I often turn to developments in propulsion when looking for innovation in the marine industry. IBEX always delivers. I found three interesting products this year that deserve some recognition.

The EP-1000 electric motor from Elco Motor Yachts becomes the company’s most powerful electric motor to date, generating giddy-up comparable to a 100-hp diesel. It takes two to three hours to charge, and operating time ranges from two to three hours cruising on batteries only. You have continuous cruising power with a genset.
The engine’s first job will be to power a 1941 Elco cabin cruiser. “We will have a very old boat with the latest in electric propulsion,” Elco East Coast representative Neil Satterly told me at the company’s display at IBEX.
The Elco suits slower, larger boats from about 50 to 85 feet, such as trawlers.
In contrast, the second product I’d highlight serves smaller, faster boats with high-horsepower outboard propulsion. Mercury Marine promises a 10 percent improvement in fuel economy with its Enertia Eco Prop.
The engine company’s proprietary X7 stainless steel enabled its engineers to design a prop with a large blade area and high, progressive rake, resulting in “reduced drag through increased bow lift,” Mercury propeller product brand manager Dirk Bjornstad explained to me at the show. “The primary customers will be those who have your typical center console fishing or cruising boat that spends a lot of time offshore and at cruise speeds. That’s who will realize the most fuel savings.”
The Enertia propeller enters the market in January, teaming with another fuel-efficiency product for Mercury. The Eco display identifies the engine’s most efficient speed, rpm and trim angle for the boat operator.
Next up: a product that comes from an electronics company, but falls into the propulsion category. Raymarine’s engine and drive-by-wire steering interface — called the ECI-100 — aims to help boatbuilders and installers of electronics bridge the gap between the latest engines and steering systems and Raymarine products.
“It’s a very small device that’s a solution for unifying Raymarine with NMEA-compatible and non-compatible engines, and bridging Raymarine systems with drive-by-wire steering systems, such as Volvo IPS,” Raymarine director of marketing Jim Hands says. “Today, we currently integrate with those systems, but it requires a ‘gateway’ from the manufacturer. So if we want to integrate with the steering we need a gateway, and [with] the engine we need another gateway.”
The gateways can cost thousands of dollars. The new ECI-100, which is priced at $299, gathers and connects engine information to deliver performance data, fuel consumption and alarm information through Raymarine multifunction displays.
The ECI-100, which hit the market in October, works with Volvo Penta, Yamaha Marine Command Link Plus, Caterpillar and Yanmar engines and interfaces with Volvo Penta IPS and Yamaha Helm Master autopilot systems. Compatibility will grow, so the company urges checking with www.raymarine.com for updates.

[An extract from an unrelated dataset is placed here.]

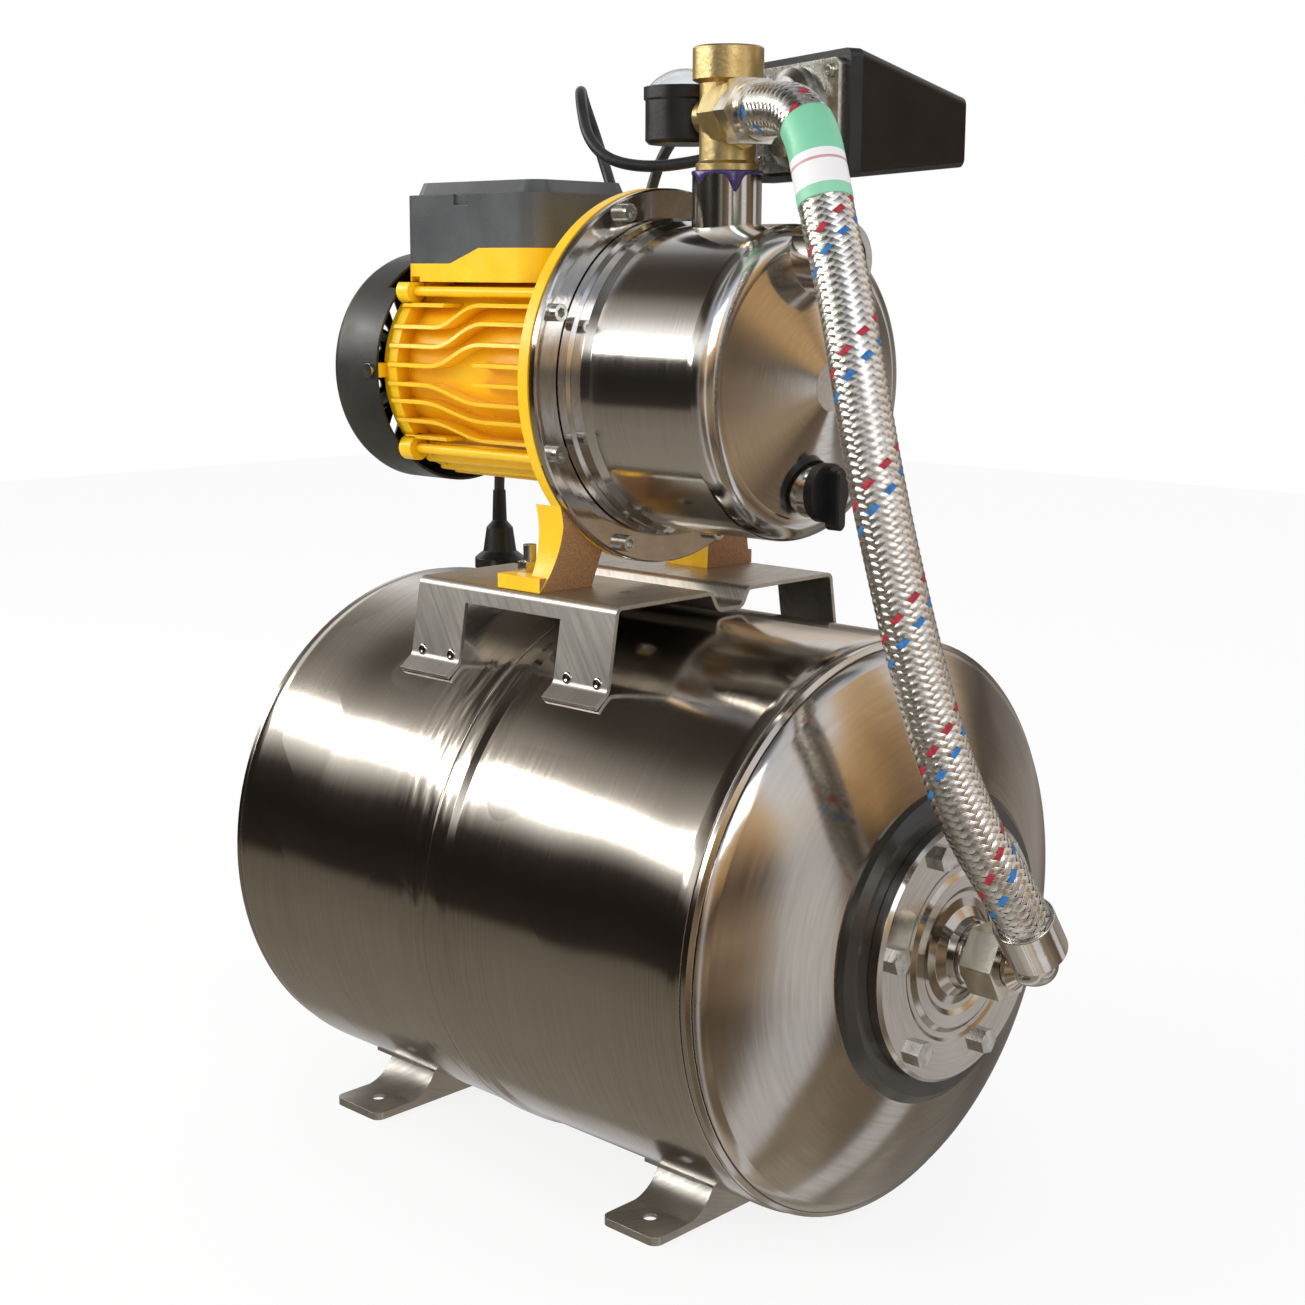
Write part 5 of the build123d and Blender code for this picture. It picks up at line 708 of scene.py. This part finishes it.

“We plan to add other engine manufacturers as time goes on,” Hands says. “Our goal is universal compatibility. It breaks down a lot of barriers for system integrators and boatbuilders.”

Naval architect Rob Kaidy, CEO of Ocean5 Naval Architects in Stuart, Fla., was at IBEX with a seminar on “Advanced Topics in Stepped-Hull Design.” More builders are offering stepped hulls, hoping to provide boats with higher speeds and efficiency. Kaidy wanted to separate fact from marketing hyperbole.
“The idea that the hull is operating a gigantic bubble and is supported by compressed air can only be described as complete baloney,” he says. “Drag is low at these speeds all on its own. The idea that drag is lowered further by introducing air has not been demonstrated at all, so the whole idea of a stepped hull having ‘air bearings’ or ‘air lubrications’ is unsupported.”
Some stepped hulls lack the proper engineering and naval architecture. “A lot of the plugs out there were designed by a plug builder who used a rule of thumb that didn’t necessarily apply,” he told me in a follow-up interview. “The reality is the market is filled with a lot of stepped-hull boats that don’t actually work. Stepped hulls, when applied properly, are effective, however.”
How? They “lock the boat, regardless of speed, into its optimal running trim angle,” says Kaidy, whose company is working on seven stepped hulls. “Every planing hull has an optimal trim angle that is typically between 3.5 and 4.2 degrees — that is where the lift is greatest and the drag is lowest. It’s called the drag bucket.”
Kaidy’s Ocean5 developed an analytical tool to determine this optimal trim angle. Its Virtual Seatrial computer software analyzes hull designs through a “digital sea trial.”
Kaidy predicts that in the next few years a “whole new stable of boats with stepped hulls will come to the market.”
I plan on putting together an article about this design technique’s rise in popularity; its pros and cons; the characteristics of an effective — and non-effective — stepped hull; and which types of boats benefit most from the design.